As new applications are created in the modern computing world they find new ways to use and challenge storage systems.
Machine learning is a good example of a developing area where new computing methodologies require new approaches to storage. Machine learning is a subfield of artificial intelligence that focuses on analyzing large data structures to gain an understanding to create models for use in problem-solving and automation applications. Performing the analysis on the fly, known as training the machine learning models, requires a lot of data and a lot of processing power. For this purpose a specialized form of processor called a Graphics Processing Unit (GPU) is used instead of a traditional Central Processing Unit (CPU) that would be found in a desktop or server environment. This is because GPUs are designed to process large arrays of data common to graphics and scientific computing. In practice, the GPUs can actually consume data so fast, that they end up having to wait while storage systems fetch the large amounts of data. Reducing the latency is a challenge that perhaps new technologies that lessen the gap between storage and processor might be able to address to make machine learning more efficient.
The burgeoning use of blockchain technology in various applications presents challenges to the way data is stored securely. The blockchain-based platform Ethereum places importance on secure authentication of the data it is storing. This means every bit and byte accessed on the platform requires scrutiny. The decentralized and encrypted nature of blockchain technology means achieving security verifications on every bit requires intense reading and writing operations. Of course when any kind of sensitive information is involved you want to be able to have authentication every step of the way, but this causes bottlenecks during processing as data is called, authenticated and accessed. Blockchain applications and technologies like Ethereum are ever-evolving and improving storage systems to support their data security needs is an area of ongoing development.

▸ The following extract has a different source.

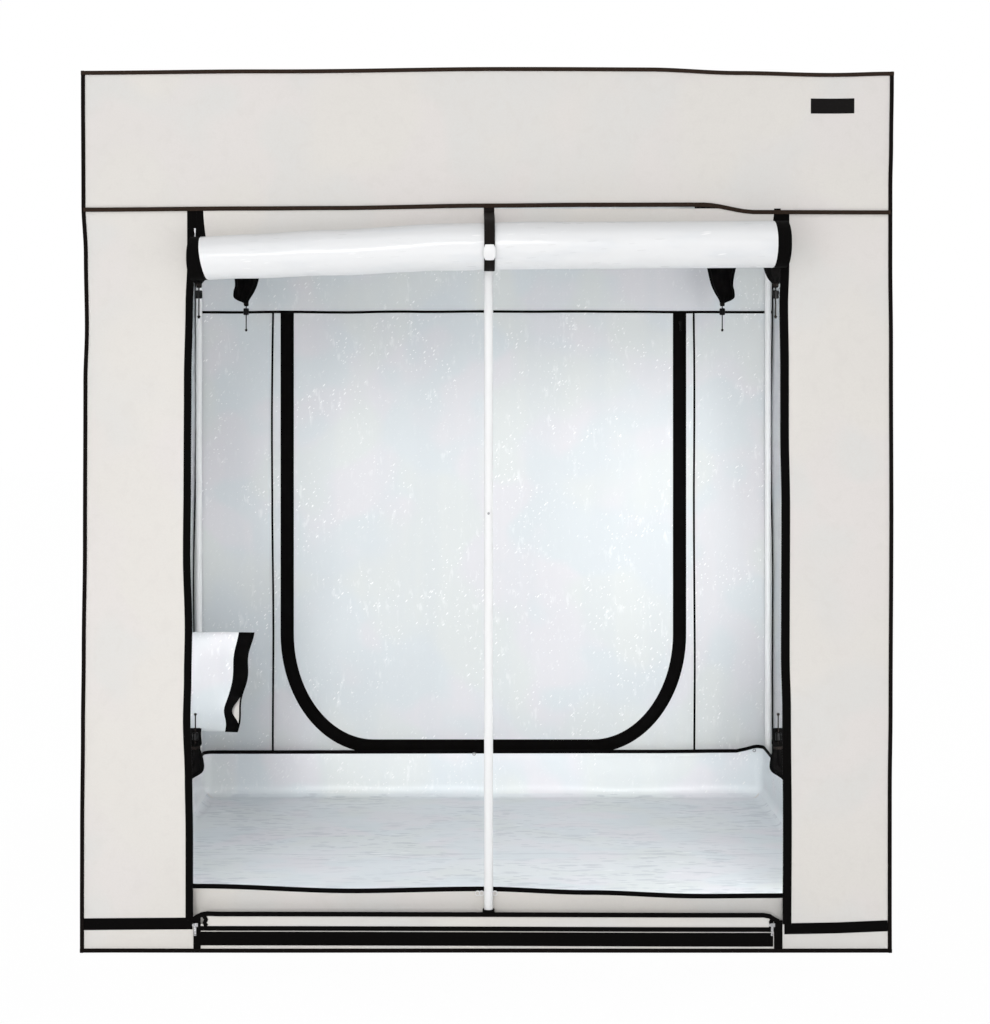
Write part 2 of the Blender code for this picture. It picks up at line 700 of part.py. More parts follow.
def roll_spiral():
    """The wound cloth's middle line, from the back of the roll, under it and inwards."""
    steps = round(roll_turns() * ROLL_STEPS)
    points = []
    for i in range(steps + 1):
        turn = i / ROLL_STEPS
        radius = ROLL_R - DOOR_CLOTH / 2 - ROLL_PITCH * turn
        angle = -math.tau * turn
        points.append((ROLL_Y + radius * math.cos(angle), ROLL_AXIS_Z + radius * math.sin(angle)))
    return points


def least_roll_gap():
    """The clear space between one turn of the cloth and the next, measured on the points."""
    points = [Vector(point) for point in roll_spiral()]
    least = ROLL_R
    for i, point in enumerate(points):
        for j in range(i + ROLL_STEPS - 2, min(i + ROLL_STEPS + 2, len(points) - 1)):
            run = points[j + 1] - points[j]
            share = max(0, min(1, (point - points[j]).dot(run) / run.length_squared))
            least = min(least, (point - points[j] - share * run).length)
    return least - DOOR_CLOTH


def hinge_empty():
    """Everything that hangs with the front door is placed from this empty, on the seam."""
    empty = bpy.data.objects.new("front_door_fold", None)
    PARTS.objects.link(empty)
    empty.location = (0, DOOR_Y, DOOR_TOP)
    return empty


def hang_on(obj, empty):
    obj.location = (0, 0, 0)
    obj.parent = empty


def make_front_door(empty):
    """Cloth that falls from the header, steps out past the zips and winds into the roll."""
    neck = [
        (DOOR_Y, DOOR_TOP, DOOR_NECK_HALF, 0),
        (DOOR_Y, DOOR_TOP - DOOR_FALL, DOOR_NECK_HALF, 0),
        (DOOR_Y - DOOR_BEND_OUT, DOOR_TOP - DOOR_BEND_FALL, DOOR_BEND_HALF, 0),
    ]
    rows = neck + [(y, z, ROLL_HALF, 1) for y, z in roll_spiral()]
    sections = []
    for y, z, half, hang in rows:
        section = []
        for station in range(ROLL_STATIONS + 1):
            share = 2 * station / ROLL_STATIONS - 1
            drop = -ROLL_DROP_LEFT * share**2 if share < 0 else ROLL_RISE_RIGHT * share
            section.append((share * half, y - DOOR_Y, z + hang * drop - DOOR_TOP))
        sections.append(section)
    door = loft("front_door", sections, DOOR_CLOTH, closed=False)
    hang_on(dress(door, ROLL_FILM, smooth=True), empty)


def strap_path():
    """Down from the header, over the front of the roll, under it, and up behind the door."""
    step = math.tau / (2 * STRAP_STEPS)
    radius = (ROLL_R + STRAP_CLEARANCE + STRAP_T / 2) / math.cos(step / 2)
    front_y = DOOR_Y - DOOR_CLOTH / 2 - GAP - STRAP_T / 2
    back_y = FRONT_FACE_Y + STRAP_BACK_Y
    starts = (front_y, DOOR_TOP - STRAP_TOP_LAP)
    ends = (back_y, DOOR_TOP - DOOR_BEND_FALL)
    leave = tangent_angle(starts, radius, 1)
    arrive = tangent_angle(ends, radius, -1) + math.tau
    steps = math.ceil((arrive - leave) / step)
    path = [(front_y, DOOR_TOP), starts]
    for i in range(steps + 1):
        angle = leave + (arrive - leave) * i / steps
        path.append((ROLL_Y + radius * math.cos(angle), ROLL_AXIS_Z + radius * math.sin(angle)))
    return path + [ends, (back_y, HEADER_BOTTOM - GAP)]


def tangent_angle(point, radius, side):
    """Where a straight run from the point meets the circle of this radius round the roll."""
    y = point[0] - ROLL_Y
    z = point[1] - ROLL_AXIS_Z
    return math.atan2(z, y) + side * math.acos(radius / math.hypot(y, z))


def make_door_strap(empty):
    half = STRAP_WIDTH / 2
    sections = []
    for y, z in strap_path():
        sections.append([(-half, y - DOOR_Y, z - DOOR_TOP), (half, y - DOOR_Y, z - DOOR_TOP)])
    strap = loft("door_strap", sections, STRAP_T, closed=False)
    hang_on(dress(strap, WEBBING, smooth=True), empty)


def make_tray():
    """A shallow liner, open at the top, that stands on the ground sheet inside the frame."""
    half_x = FRAME_X - SOCKET_R - TRAY_CLEARANCE
    half_y = FRAME_Y - SOCKET_R - TRAY_CLEARANCE
    low = CLOTH + GAP
    tray = box("floor_tray", (-half_x, -half_y, low), (half_x, half_y, TRAY_HEIGHT))
    work = bmesh.new()
    work.from_mesh(tray.data)
    lid = [max(work.faces, key=lambda face: face.calc_center_median().z)]
    bmesh.ops.delete(work, geom=lid, context="FACES_ONLY")
    work.to_mesh(tray.data)
    work.free()
    wall = tray.modifiers.new("wall", "SOLIDIFY")
    wall.thickness = TRAY_WALL
    wall.offset = -1
    wall.use_even_offset = True
    dress(settle(tray), FLOOR_FILM)


def pleated(radius, pleat_share, index):
    return radius * (1 + pleat_share * (-1) ** index)


def tied(sleeve, neck, rotation):
    """Closes the sleeve's neck with its drawcord, whose tail ends in a knot."""
    top = TIE_HEIGHT / 2
    profile = [
        (0, CORD_LENGTH),
        (KNOT_R, CORD_LENGTH),
        (KNOT_R, CORD_LENGTH - KNOT_LENGTH),
        (CORD_R, CORD_LENGTH - KNOT_LENGTH),
        (CORD_R, top),
        (TIE_R, top),
        (TIE_R, -top),
        (0, -top),
    ]
    tie = turned("tie", profile, CORD_SIDES, neck, rotation)
    return dress(combine(sleeve, tie, "UNION"), BLACK_CLOTH, smooth=True)


def make_cord_lock(name, neck, down):
    """A bored bead on the drawcord's tail, its origin on the tail's line."""
    bore = CORD_R + LOCK_CLEARANCE
    top = LOCK_HEIGHT / 2
    profile = [
        (bore, -top),
        (bore, top),
        (LOCK_R - LOCK_CHAMFER, top),
        (LOCK_R, top - LOCK_CHAMFER),
        (LOCK_R, LOCK_CHAMFER - top),
        (LOCK_R - LOCK_CHAMFER, -top),
    ]
    place = Vector(neck) + Vector((0, 0, -LOCK_PLACE if down else LOCK_PLACE))
    dress(turned(name, profile, LOCK_SIDES, place), LOCK_PLASTIC, smooth=True)


def make_ceiling_sleeves():
    for side, x in (("left", -CEILING_PORT_X), ("right", CEILING_PORT_X)):
        for end, y in (("front", -CEILING_PORT_Y), ("rear", CEILING_PORT_Y)):
            sections = []
            shares = zip(CEILING_DEPTH_SHARES, CEILING_RADIUS_SHARES, CEILING_PLEAT_SHARES)
            rings = [(d * CEILING_SLEEVE_LENGTH, r * CEILING_PORT_R, p) for d, r, p in shares]
            rings.append((CEILING_SLEEVE_LENGTH + HEM_DROP, HEM_R, HEM_PLEAT_SHARE))
            for depth, radius, pleat in rings:
                points = circle(1, SLEEVE_SIDES)
                folded = [pleated(radius, pleat, i) for i in range(SLEEVE_SIDES)]
                sections.append([(a * r, b * r, -depth) for (a, b), r in zip(points, folded)])
            name = f"ceiling_sleeve_{end}_{side}"
            sleeve = loft(name, sections, SLEEVE_WALL, True, (x, y, ROOF_TOP))
            neck = (x, y, ROOF_TOP - CEILING_SLEEVE_LENGTH)
            tied(sleeve, neck, (math.pi, 0, 0))
            make_cord_lock(f"cord_lock_{end}_{side}", neck, True)


def make_low_sleeves():
    """Black sleeves that reach in from both side walls and bend up to their tied necks."""
    for side, sign in (("left", -1), ("right", 1)):
        reaches = [share * LOW_SLEEVE_REACH for share in LOW_REACH_SHARES]
        rises = [share * LOW_SLEEVE_REACH for share in LOW_RISE_SHARES]
        radii = [share * LOW_PORT_R for share in LOW_RADIUS_SHARES]
        rings = list(zip(reaches, rises, radii, LOW_TILTS, LOW_PLEAT_SHARES))
        rings.insert(1, (COLLAR, 0, LOW_PORT_R, 0, 0))
        rings.append((reaches[-1], rises[-1] + HEM_DROP, HEM_R, RIGHT_ANGLE, HEM_PLEAT_SHARE))
        sections = []
        for reach, rise, radius, tilt, pleat in rings:
            section = []
            for i, (across, up) in enumerate(circle(1, SLEEVE_SIDES)):
                folded = pleated(radius, pleat, i)
                inward = reach - up * folded * math.sin(tilt)
                section.append((-sign * inward, across * folded, rise + up * folded * math.cos(tilt)))
            sections.append(section)
        place = Vector((sign * (INNER_X + CLOTH), LOW_PORT_Y, LOW_PORT_Z))
        sleeve = loft(f"low_sleeve_{side}", sections, SLEEVE_WALL, True, place)
        neck = place + Vector((-sign * reaches[-1], 0, rises[-1]))
        tied(sleeve, neck, (0, 0, 0))
        make_cord_lock(f"cord_lock_low_{side}", neck, False)


def make_flat_sleeve():
    """A pale sleeve at the left wall, round at its port and pressed flat at its open end."""
    port = circle(FLAT_PORT_R, FLAT_SIDES)
    sections = [[(reach, across, up) for across, up in port] for reach in (0, COLLAR)]
    for length, spread, close in zip(FLAT_LENGTH_SHARES, FLAT_SPREAD_SHARES, FLAT_CLOSE_SHARES):
        half_y = FLAT_PORT_R + (FLAT_SLEEVE_SLIT_HALF - FLAT_PORT_R) * close
        half_z = FLAT_PORT_R + (FLAT_SLEEVE_HALF - FLAT_PORT_R) * spread
        section = []
        for across, up in circle(1, FLAT_SIDES):
            reach = length * (FLAT_SLEEVE_LENGTH + FLAT_SLEEVE_SLANT * up)
            section.append((reach, across * half_y, up * half_z))
        sections.append(section)
    place = (-(INNER_X + CLOTH), FLAT_PORT_Y, FLAT_PORT_Z)
    sleeve = loft("flat_sleeve", sections, SLEEVE_WALL, True, place)
    dress(sleeve, PALE_SLEEVE, smooth=True)


def slider_pattern(level):
    """A zip slider with its pull hanging in front, and its back at depth zero.

    The body's wide end is up, or towards +X on a level zip.
    """
    half = SLIDER_WIDTH / 2
    nose = SLIDER_NOSE / 2
    length = SLIDER_LENGTH / 2
    body = [(-nose, -length), (nose, -length), (half, 0), (half, length), (-half, length), (-half, 0)]
    if level:
        body = [(along, -across) for across, along in body]
    slider = plate("slider", [body], SLIDER_T, (0, 0, SLIDER_T / 2))
    pull_half = PULL_WIDTH / 2
    neck_half = PULL_NECK / 2
    pull = [
        (-neck_half, 0),
        (-pull_half, -length),
        (-pull_half, -PULL_LENGTH),
        (pull_half, -PULL_LENGTH),
        (pull_half, -length),
        (neck_half, 0),
    ]
    eye = circle(PULL_EYE_R, PULL_EYE_SIDES, (0, pull_half - PULL_LENGTH))
    front = SLIDER_T - PULL_BITE + PULL_T / 2
    return at_origin(combine(slider, plate("pull", [pull, eye], PULL_T, (0, 0, front)), "UNION"))


def make_slider(name, level, place):
    slider = slider_pattern(level)
    slider.name = name
    slider.location = place
    slider.rotation_euler = FACING_FRONT
    dress(slider, ZIP_METAL)


def make_sliders():
    x = TAPE_INNER_X + DOOR_SLIDER_PAST
    z = HEADER_BOTTOM - DOOR_SLIDER_DROP
    make_slider("zip_slider_door_left", False, (-x, SLIDER_BACK, z))
    make_slider("zip_slider_door_right", False, (x, SLIDER_BACK, z))
    left_x = LOW_SLIDER_LEFT_SHORT - PANEL_EDGE_X
    right_x = PANEL_EDGE_X - LOW_SLIDER_RIGHT_SHORT
    make_slider("zip_slider_low_left", True, (left_x, SLIDER_BACK, LOW_SLIDER_Z))
    make_slider("zip_slider_low_right", True, (right_x, SLIDER_BACK, LOW_SLIDER_Z))
    rear_y = INNER_Y - GAP - BAND_T - GAP
    make_slider("zip_slider_rear", False, (REAR_DOOR_HALF, rear_y, REAR_DOOR_TOP - REAR_SLIDER_DROP))


def main():
    make_uprights()
    make_bars()
    make_corner_fittings()
    make_tees()
    make_centre_pole()
    make_snap_button()
    make_ceiling_bar()
    make_edge_binding()
    make_roof()
    make_ground_sheet()
    make_side_walls()
    make_rear_wall()
    make_rear_door()
    make_rear_zip_band()
    make_front_panels()
    make_sill()
    make_front_zip_tape()
    fold = hinge_empty()
    make_front_door(fold)
    make_door_strap(fold)
    make_tray()
    make_ceiling_sleeves()
    make_low_sleeves()
    make_flat_sleeve()
    make_sliders()
    print(f"least gap between turns of the rolled door: {least_roll_gap():.4f} m")


main()
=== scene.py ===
"""Indoor grow tent: its cloth, films, tapes and finishes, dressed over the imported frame."""

import json
import math

import bmesh
import bpy
from mathutils import Matrix, Vector, noise


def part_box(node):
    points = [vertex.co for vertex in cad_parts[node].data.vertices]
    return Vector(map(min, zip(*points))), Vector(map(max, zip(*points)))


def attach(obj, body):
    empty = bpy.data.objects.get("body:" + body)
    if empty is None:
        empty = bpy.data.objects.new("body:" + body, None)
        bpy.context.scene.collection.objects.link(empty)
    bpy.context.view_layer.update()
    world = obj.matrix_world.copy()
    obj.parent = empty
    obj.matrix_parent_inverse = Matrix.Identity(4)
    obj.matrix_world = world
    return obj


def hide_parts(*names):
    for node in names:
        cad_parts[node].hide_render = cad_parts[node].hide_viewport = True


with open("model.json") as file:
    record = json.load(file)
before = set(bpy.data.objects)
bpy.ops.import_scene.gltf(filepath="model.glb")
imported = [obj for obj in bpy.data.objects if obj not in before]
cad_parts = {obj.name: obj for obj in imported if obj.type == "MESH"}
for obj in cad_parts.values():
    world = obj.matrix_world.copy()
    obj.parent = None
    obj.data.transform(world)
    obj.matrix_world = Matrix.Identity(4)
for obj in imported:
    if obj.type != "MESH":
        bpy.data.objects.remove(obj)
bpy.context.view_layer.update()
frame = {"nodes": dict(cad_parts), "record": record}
bpy.context.scene.view_settings.view_transform = "Standard"

# The photograph's frame and its line of sight, in pixels
PHOTO_LONG_SIDE = 1024
PHOTO_CENTRE = (495, 512)
SIGHT = (470, 393)
GROUND_ROW = 953
PIXEL = 0.002466
CAMERA_DISTANCE = 5.067
CAMERA_X = -0.046
SENSOR = 36.0

# Box of the tent, over the bound edges
LOW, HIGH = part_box("edge_binding")
FRONT = LOW.y
REAR = HIGH.y
TOP = HIGH.z
BINDING = 0.010
HALF = BINDING / 2
CLOTH = 0.002

# Planes that the cloth lies in
FRONT_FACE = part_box("front_header")[0].y
REAR_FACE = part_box("wall_rear")[1].y
LEFT_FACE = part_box("wall_left")[0].x
RIGHT_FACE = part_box("wall_right")[1].x
ROOF_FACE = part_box("roof_panel")[1].z

# Heights and widths that the front is cut to
SEAM_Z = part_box("front_header")[0].z + 0.005
JAMB_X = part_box("front_panel_right")[0].x
REAR_DOOR_LOW, REAR_DOOR_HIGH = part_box("rear_door")
TRAY_LOW, TRAY_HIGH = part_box("floor_tray")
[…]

Scientific computing has become a huge deal as we look to computers to solve data-intensive problems but applications are faced with storage technology challenges. High performance database researcher Spyros Blanos writes:
“Although scientific computing continuously shatters records for floating point performance, the I/O capabilities of scientific computers significantly lag on-premise datacenters and the cloud.”
In any system, it is the storage area that causes slowdowns, not necessarily the processor speed. Depending on the requirements – some scientific computing needs to access data randomly from very large sets, others need to read records in order from small areas – the challenges presented and the approaches differ. Scientific computing may have different needs than a business storage system that is just archiving large quantities of data and changing storage technologies may work to address those needs as we continue to tackle new areas of research.
The technologies that house our data and the new applications that utilize it are changing. Modern advances in storage technology from memory to new materials will combine with improvements to storage system approaches. As a new spring arrives at the start of a new decade, we can find many areas where applications will require these new technologies. We can envision many new horizons for the way we store and access our data and the fact remains in this digital world: it’s the data that’s important!